Побежденные при Фрешвилере, по выражению одного из их офицеров, дрались как львы и бежали как зайцы. Лишь с трудом и в беспорядке добрались они через Люневиль, Невшато и Жуанвиль до Шалона-на-Марне. Здесь сформировалась так называемая Шалонская армия, в состав которой вошли четыре корпуса: I, отданный под начальство Дюкро; V, корпус Файльи, прибывший в Шампань после разных проволочек и уклонений от прямого пути через Сарбург, Люневиль, Мирекур и Шомон; VII, корпус Феликса Дуэ, прибывший в Шалон по железной дороге, частью через Дижон и Париж, частью через Труа и Нуази-ле-Сек; наконец, XII корпус, под командой генерала Лебрёна. Армия насчитывала 120000 человек, и ее главнокомандующим был Мак-Магон. Подобно императору, маршал тоже хотел передвинуться поближе к стенам Парижа. Но императрица-регентша воспротивилась возвращению Наполеона в столицу [“Приняли ли вы во внимание, — писала она императору, — все последствия, какие повлечет ваше возвращение в Париж после двукратной неудачи? Что касается меня, то я не решаюсь взять на себя ответственность за какой-либо определенный совет”.], а министр Паликао настаивал, чтобы Мак-Магон быстрым и смелым маршем выручил Базэна. Перейти Аргонны, сокрушить саксонского наследного принца, прежде чем принц прусский успеет оказать ему помощь, наконец, поставить Фридриха-Карла меж двух огней — таков был, без всякого сомнения, опасный и безрассудно смелый план Паликао. Но Мак-Магон не решился на столь рискованную авантюру. Он полагал, что истинное назначение его армии — поддержать и продлить сопротивление Парижа, и когда 21 августа он передвинулся в Реймс, то сделал это не столько для того, чтобы подать руку помощи Базэну, сколько с целью приблизиться к столице долиной Уазы. Но 22-го император получил письмо от Паликао и депешу от Базэна; министр писал, что невозможно оставить Базэна без помощи, а главнокомандующий сообщал из Меца от 19 августа, что уходит на север. Мак-Магон решил идти к Мецу через Монмеди. Марш Мак-Магона.
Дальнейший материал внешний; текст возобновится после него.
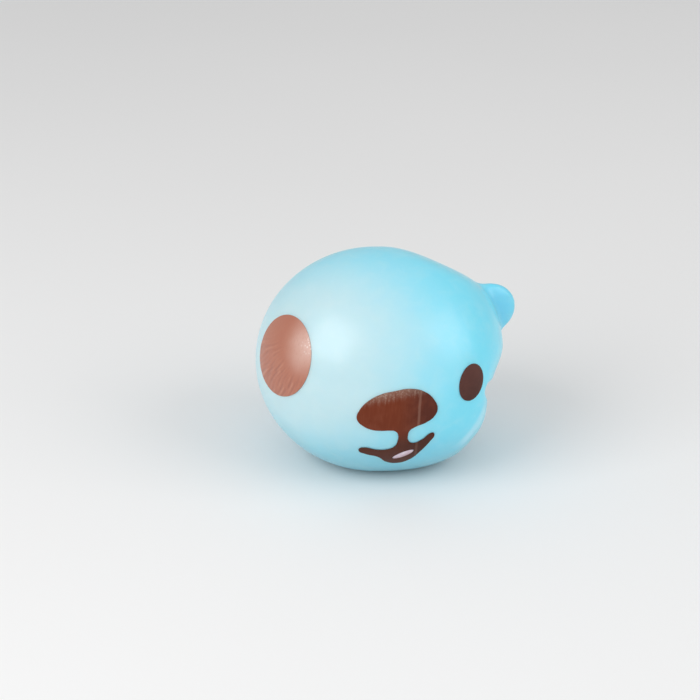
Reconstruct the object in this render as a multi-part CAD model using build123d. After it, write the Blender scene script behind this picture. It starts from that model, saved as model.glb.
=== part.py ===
"""A squeezable animal-head stress ball, as it stands just after a grip has pushed one cheek out.

A moulded rubber skin with two ears holds a soft dough filling. The filling goes in through a
neck in the base, which a barbed plug and a ring of cement close. The face is printed on the skin.

Millimetres. The origin is the centre of the flat base, +Z is up and the face looks along -Y.
Left and right are as seen by someone who faces the ball.
"""

import os
from math import cos, radians, sin

from build123d import *

# The ball: a body of revolution about the X axis, longer and squarer on the right.
REACH_LEFT = 27.1  # from the ball's centre to the cheek that the grip has swollen
REACH_RIGHT = 29.0  # from the centre to the side that the hand holds
RIGHT_FULLNESS = 2.45  # 2 would be an ellipse
GIRTH_RADIUS = 25.5
BASE_FLAT = 2.3  # how much the flat base takes off the round
CENTRE_HEIGHT = GIRTH_RADIUS - BASE_FLAT

# What the grip has pressed in: round-ended rods just outside the skin, which run from front to
# back. Each has a radius, a length, the angle at which it comes in, counted up from the right,
# how deep it presses into the round ball there, and how far back its middle lies.
GRIP_TILT = 25.0  # degrees that the rods fall towards the back
FINGER_RADIUS = 35.0
FINGER_LENGTH = 12.0
FINGER_ANGLE = 60.43
FINGER_PRESS = -0.04
FINGER_BACK = 4.03
THUMB_RADIUS = 20.0
THUMB_LENGTH = 28.0
THUMB_ANGLE = -15.15
THUMB_PRESS = 2.35
THUMB_BACK = -1.99
CREASE_RADIUS = 1.4
CREASE_LENGTH = 23.0
CREASE_ANGLE = -16.92
CREASE_DEPTH = 1.1  # that the skin's fold goes deeper than the thumb's dent
CREASE_BACK = -1.47

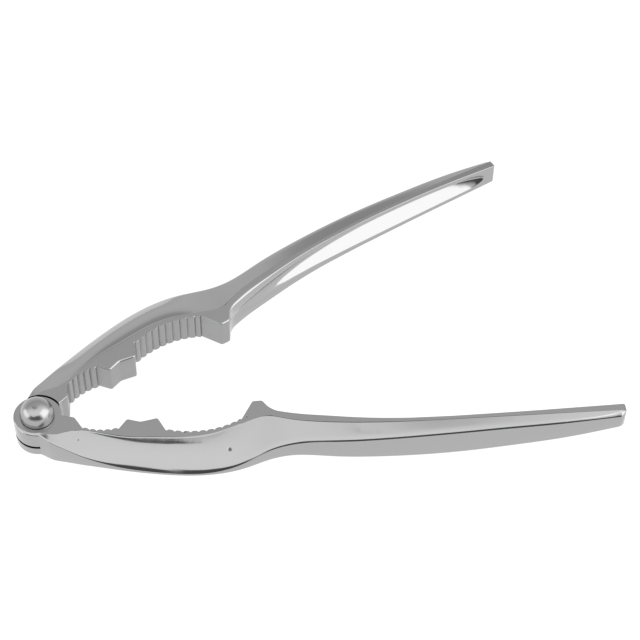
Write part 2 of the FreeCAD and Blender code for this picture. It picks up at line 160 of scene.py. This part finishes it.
def working_edge(x):
    """Inner edge of an arm at x, from the closing line.

    Straight runs between corners give heel, bumps and hook, the tooth arcs less the tooth gaps give the
    cavities and a spline gives the handle. The rows of teeth are rounded off over a short reach, the rest over
    a longer one.
    """
    fine = np.arange(EAR - 0.05, LEVER + 1, FINE_STEP)
    hook_left, hook_right = HOOK_PLACE - HOOK_WIDTH / 2, HOOK_PLACE + HOOK_WIDTH / 2
    small_start, small_end = row_ends(SMALL)
    large_start, large_end = row_ends(LARGE)
    corners = [
        (EAR - 0.1, EAR_FLAT), (11.7, -1.6), (small_start, -6.1), (small_end, -7.3), (28.4, -3.6),
        (32.6, -4.9), (38.1, -4.0), (large_start, -9.4), (large_end, -7.4), (hook_left, -STOP_GAP / 2),
        (hook_right, -STOP_GAP / 2), (GRIP_PLACE, GRIP_EDGE), (77.0, -5.3), (LEVER, -TIP_INNER),
    ]
    edge = np.interp(fine, *np.array(corners).T)
    toothed = np.zeros(len(fine))
    margin = 0.3
    for cavity in (SMALL, LARGE):
        start, end = row_ends(cavity)
        row = (fine > start) & (fine < end)
        edge[row] = (arc_depth(fine, cavity) - tooth_gap(fine, cavity))[row]
        toothed[(fine > start - margin) & (fine < end + margin)] = 1
    handle = [(GRIP_PLACE, GRIP_EDGE), (75.3, -4.1), (77.8, -5.1), (82.6, -6.4), (90, -8.0), (100, -9.8),
              (112, -11.25), (128, -12.1), (146, -12.15), (166, -11.7), (LEVER, -TIP_INNER),
              (LEVER + 2, -TIP_INNER + 0.1)]
    grip = fine > GRIP_PLACE
    edge[grip] = smooth_line(fine[grip], handle)
    sharp, soft = (blur(edge, reach) for reach in (0.14, 0.42))
    toothed = blur(toothed, margin)
    edge = toothed * sharp + (1 - toothed) * soft
    return np.where(x < EAR - FINE_STEP, np.maximum(ear_circle(x), EAR_FLAT), np.interp(x, fine, edge))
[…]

Столько же по причине собственных колебаний и неисправности в раздаче провианта, сколько потому, что полки, большей частью обескураженные и недисциплинированные, были лишены органической связи, маршал подвигался медленно и потерял вскоре все преимущество во времени, какое имелось на его стороне. 23 августа его армия была на Сюиппе; 24-го она сделала поворот к Ретелю; 25-го, в то время как Файльи и Лебрён оставались в Ретеле, Дюкро и Дуэ достигают Аттиньи и Вузьера. 26-го немецкая конница на Эре, в Марке, Апремоне и Сенюке сталкивается с французской и радостным “ура” приветствует эту встречу с врагом, которого не видела со дня Фрешвилера. Догадавшись по сообщениям парижских газет, что противник направляется к северо-востоку, Мольтке повернул в том же направлении. 27 августа саксонцы, составлявшие XII немецкий корпус, прибыли в Дун и Стенэ на Маасе и, стало быть, преградили Мак-Магону дорогу в Мец. Однако остальные немецкие силы были еще далеко, и маршал мог бы напасть на саксонцев и опрокинуть их. Но он помышлял лишь о той опасности, которая грозила ему самому. 27 августа из Шена он писал в Париж, что не имеет никаких известий от Базэна, что если он будет продолжать свой марш на восток, то очутится между двух неприятельских армий, и что он намерен приблизиться к Мезьеру. Паликао ответил, что возвращение императора вызовет революцию в Париже и что надо во что бы то ни стало выручить Мец; как от имени совета министров, так и от имени тайного совета он требовал, чтобы Мак-Магон оказал помощь Базэну. Чтобы преодолеть колебания маршала, он обещал прислать ему совершенно свежий, недавно сформированный XIII корпус под командой Винуа. Мак-Магон повиновался. Он возобновил свое прерванное движение к Монмеди. Но 29 августа французы почувствовали приближение грозы. Правда, Лебрён уже перешел через Маас у Музона, а Дюкро готовился совершить переправу на следующий день, но Дуэ, преследуемый конницей противника, упустил драгоценное время, а Файльи, атакованный у Нуара и Буа-де-Дам, достиг Вомона лишь поздно ночью, с изнуренными от усталости войсками. Бомон.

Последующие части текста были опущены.